De plus en plus de consommateurs valorisent également l’automatisation intelligente : FAQ dynamique, bots de premier niveau, suivi en temps réel, etc. L’expérience utilisateur devient le critère n°1 dans des secteurs aussi variés que la banque (N26, Revolut) ou l’assurance (Alan, Luko).

Vers un consommateur stratège

Le consommateur moderne ne se contente plus d’acheter : il compare, teste, donne son avis, revend, échange… Il est actif, stratégique, parfois même calculateur. La montée en puissance des plateformes d’avis comme Trustpilot ou Google Reviews reflète ce besoin généralisé d’avoir des preuves concrètes avant de s’engager.
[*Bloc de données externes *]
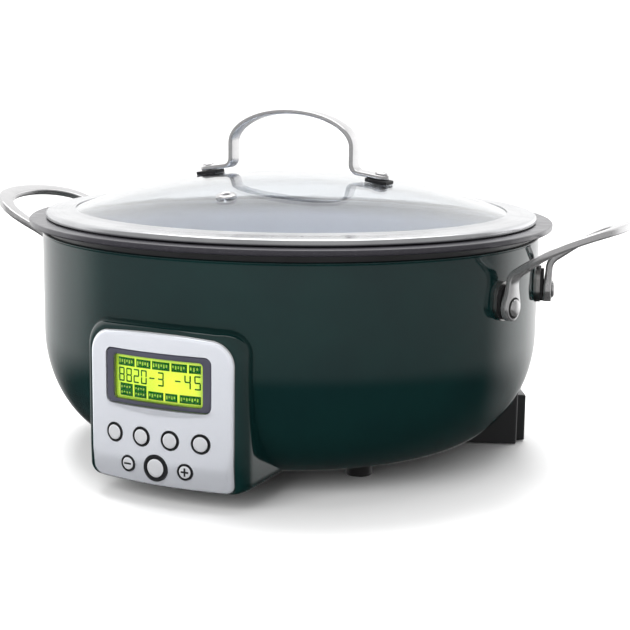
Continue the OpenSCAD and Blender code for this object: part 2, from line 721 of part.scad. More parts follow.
module lid_gaskets() color(c_black) difference() {
    at_lid_fixings() translate([-8.5, -lid_strip_w / 2 - 0.5, -1]) cube([15, lid_strip_w + 1, 3.4]);
    at_lid_fixings() translate([0, 0, -10]) cylinder(r = 2.1, h = 30);
    dome(glass_r, 20, -0.05);
}

module lid_rivets() color(c_steel) at_lid_fixings() rotate_extrude()
    polygon([[0, -glass_t - 3], [2.6, -glass_t - 3], [3.4, -glass_t - 2.2], [3.4, -glass_t - 1.5],
        [2, -glass_t - 1.5], [2, rivet_seat], [4.3, rivet_seat], [4.2, rivet_seat + 0.5],
        [3.2, rivet_seat + 1.2], [1.6, rivet_seat + 1.6], [0, rivet_seat + 1.7]]);

module lid_washers() color(c_steel) at_lid_fixings() translate([0, 0, -glass_t - 1.4]) difference() {
    cylinder(r = 5, h = 1.2);
    translate([0, 0, -1]) cylinder(r = 2.05, h = 4);
}

// Draw ------------------------------------------------------------------

outer_shell();
rim_ring();
heat_liner();
bottom_cover();
cover_screws();
front_feet();
rear_stand();
rear_pads();
rear_band();
power_inlet();
inlet_pins();
heating_plate();
heating_element();
heat_shield();
probe_bracket();
probe_spring();
probe();
thermal_fuse();
power_board();
power_parts();
wiring();
control_housing();
fascia();
display_frame();
display_window();
display_module();
control_board();
switches();
button_collars();
button(menu_buttons[0]);  // button_menu_1
button(menu_buttons[1]);  // button_menu_2
button(menu_buttons[2]);  // button_menu_3
button(menu_buttons[3]);  // button_menu_4
button(minus_button);  // button_minus
button(start_button);  // button_start
button(plus_button);  // button_plus
side_handle_left();
side_handle_right();
handle_plates();
handle_gaskets();
handle_rivets();
handle_nuts();
pot();
lid_glass();
lid_ring();
vent_eyelet();
lid_handle();
lid_gaskets();
lid_rivets();
lid_washers();
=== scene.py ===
import json
import math

import bmesh
import bpy
from mathutils import Matrix, Vector
from mathutils.geometry import delaunay_2d_cdt


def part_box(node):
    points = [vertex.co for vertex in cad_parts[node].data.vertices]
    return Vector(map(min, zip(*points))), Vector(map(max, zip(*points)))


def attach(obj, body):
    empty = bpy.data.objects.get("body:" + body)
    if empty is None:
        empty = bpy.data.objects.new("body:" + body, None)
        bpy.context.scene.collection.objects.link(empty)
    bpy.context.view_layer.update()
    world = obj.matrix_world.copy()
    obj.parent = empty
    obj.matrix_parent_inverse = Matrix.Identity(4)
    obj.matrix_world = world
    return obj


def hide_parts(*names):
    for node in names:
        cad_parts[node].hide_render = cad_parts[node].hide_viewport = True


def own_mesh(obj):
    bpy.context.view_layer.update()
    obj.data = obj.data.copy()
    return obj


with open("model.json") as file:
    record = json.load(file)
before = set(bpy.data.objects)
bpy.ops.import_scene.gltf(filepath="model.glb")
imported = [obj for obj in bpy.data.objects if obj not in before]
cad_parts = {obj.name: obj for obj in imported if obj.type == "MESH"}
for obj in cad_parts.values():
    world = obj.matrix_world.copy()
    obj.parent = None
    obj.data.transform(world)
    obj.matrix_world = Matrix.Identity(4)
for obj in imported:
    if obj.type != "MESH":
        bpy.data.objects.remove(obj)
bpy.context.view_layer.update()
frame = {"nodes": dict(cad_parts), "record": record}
NODES = frame["nodes"]
MM = 0.001


# ---------------------------------------------------------------- node helpers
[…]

On assiste à une forme de « professionalisation » de l’acte d’achat. Les internautes consultent des dizaines d’avis, analysent les vidéos de déballage, scrutent les comparateurs avant même de cliquer sur « Ajouter au panier ». L’acte d’achat devient un projet, parfois itératif.

Certaines marques en tirent parti en transformant leurs clients en ambassadeurs : programme de parrainage, récompenses pour les avis, création de communautés autour du produit. Un consommateur satisfait et engagé devient alors un levier commercial plus puissant qu’un budget publicitaire.

À retenir

  • La notion de coût total d’usage supplante la valeur d’achat brute.
  • Une consommation individualisée nécessite une maîtrise fine de la donnée utilisateur.
  • Le digital devient la norme, mais l’expérience doit rester fluide, rapide et contextuelle.
  • Engagement sociétal et transparence ne sont plus optionnels, mais intégrés à l’équation de valeur.
  • Le consommateur réévalue en permanence ses priorités : il faut savoir être agile.

Mieux comprendre ces mécaniques permet aux acteurs économiques – PME comme grands groupes – d’adapter leur proposition de valeur, leur discours, et surtout leurs canaux d’interaction. Ce n’est pas seulement une tendance : c’est une transformation structurelle du rapport à la consommation.